FROM python:3.11-slim
WORKDIR /app
RUN pip install psycopg2-binary
COPY consumer.py .
CMD ["python", "consumer.py"]

# consumer.yaml

apiVersion: apps/v1
kind: Deployment
metadata:
  name: pg-consumer
spec:
  replicas: 1
  selector:
    matchLabels:
      app: pg-consumer
  template:
    metadata:
      labels:
        app: pg-consumer
    spec:
      containers:
        - name: consumer
          image: pg-consumer
          imagePullPolicy: IfNotPresent


docker build -t pg-consumer .
kubectl apply -f consumer.yaml

Ensure all pods are running

m-mfkghf4fgk producer % kubectl get pods

NAME                          READY   STATUS    RESTARTS   AGE
pg-consumer-c976b84f8-t84mt   1/1     Running   0          27s
pg-producer-85cd846b4-llj72   1/1     Running   0          92s
postgres-5f9b95c698-pjjnp     1/1     Running   0          20m

Verify Logs

kubectl logs deployment/pg-producer

kubectl logs deployment/pg-consumer

Optional : PG WEB UI

m-mfkghf4fgk producer % kubectl run pgweb --image=sosedoff/pgweb -- \
  --host=postgres \
  --port=5432 \
  --user=xxx \
  --pass=xxx \
  --db=queue_db \
  --ssl=disable

kubectl port-forward pod/pgweb 8081:8081

Visit in browser - http://localhost:8081

Run Sample query to see the events

SELECT * FROM pgmq.q_events LIMIT 20;

Not Everything Needs to Be Kafka

pgmq is not trying to replace Kafka, and it shouldn’t. It solves a different problem. If you need high-throughput streaming, multiple independent consumers, or large-scale event processing, Kafka is still the right tool.
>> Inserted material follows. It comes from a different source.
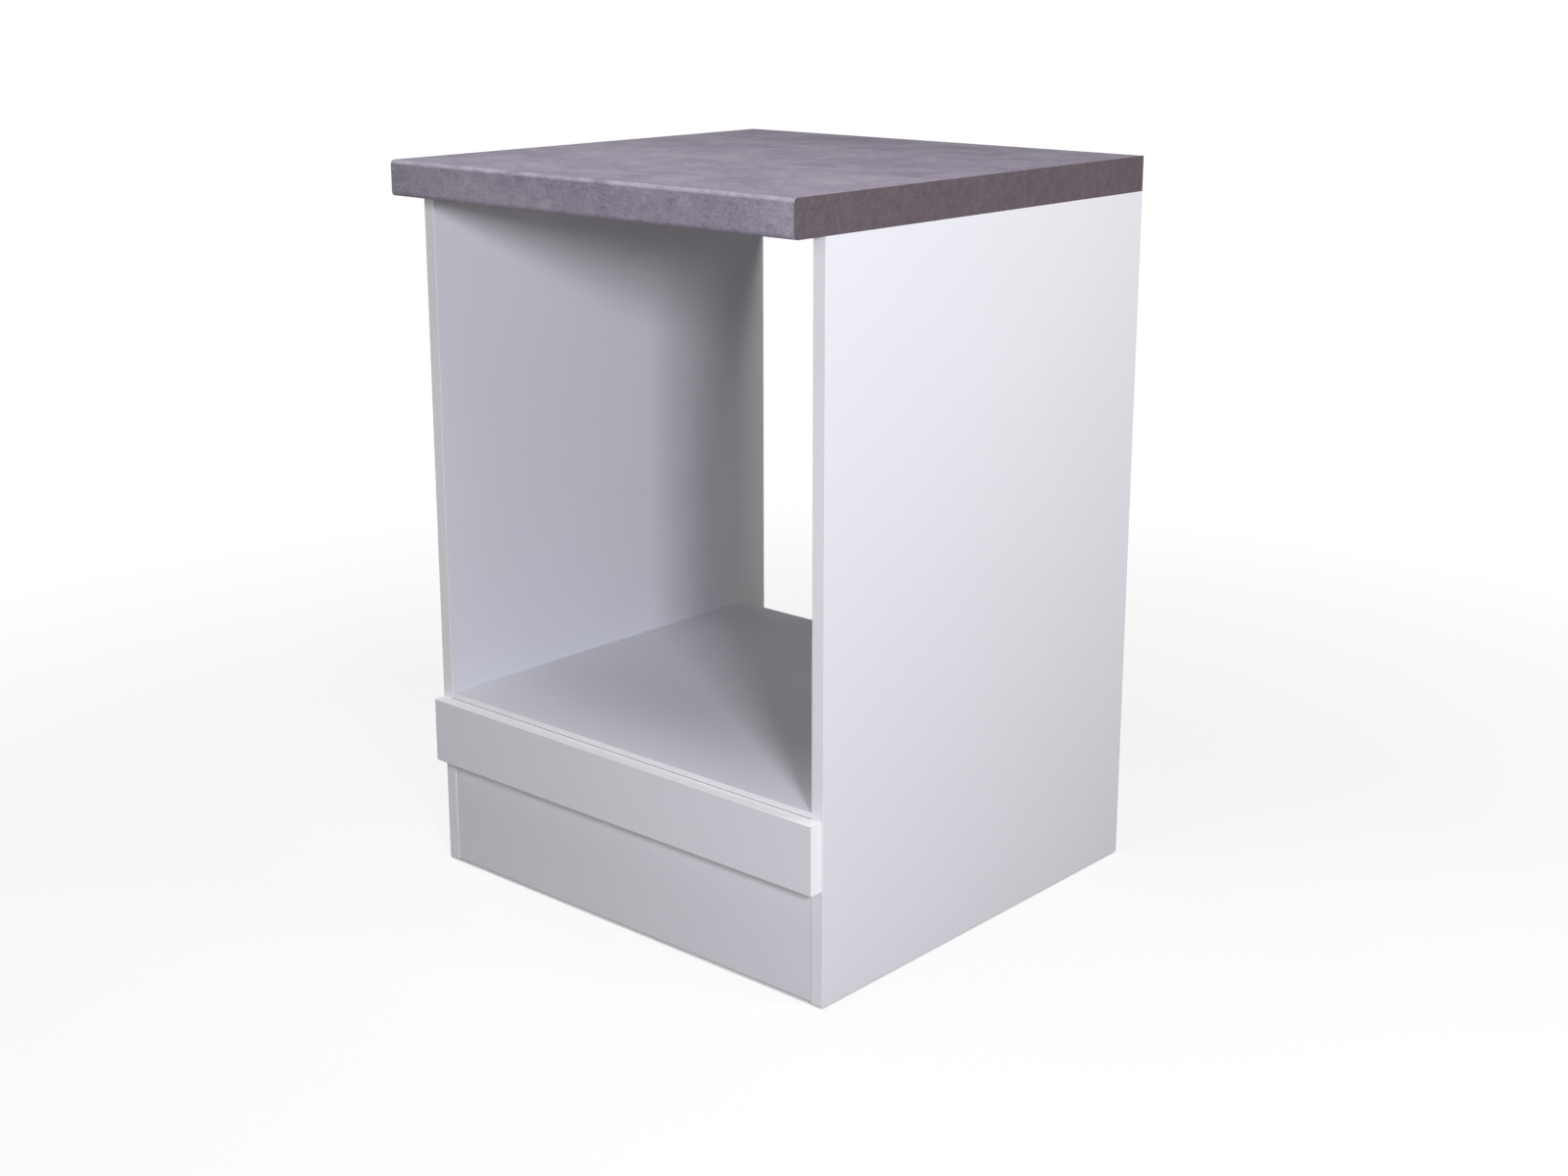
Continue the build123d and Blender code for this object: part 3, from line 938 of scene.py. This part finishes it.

But if all you need is a reliable, observable queue for background work, retries, or internal workflows, Postgres is often more than enough. You already run it, you already trust it, and you can see exactly what is happening inside it.

In many systems, the queue is not the product — it is just plumbing. And for plumbing, simple and boring is usually better than powerful and complex.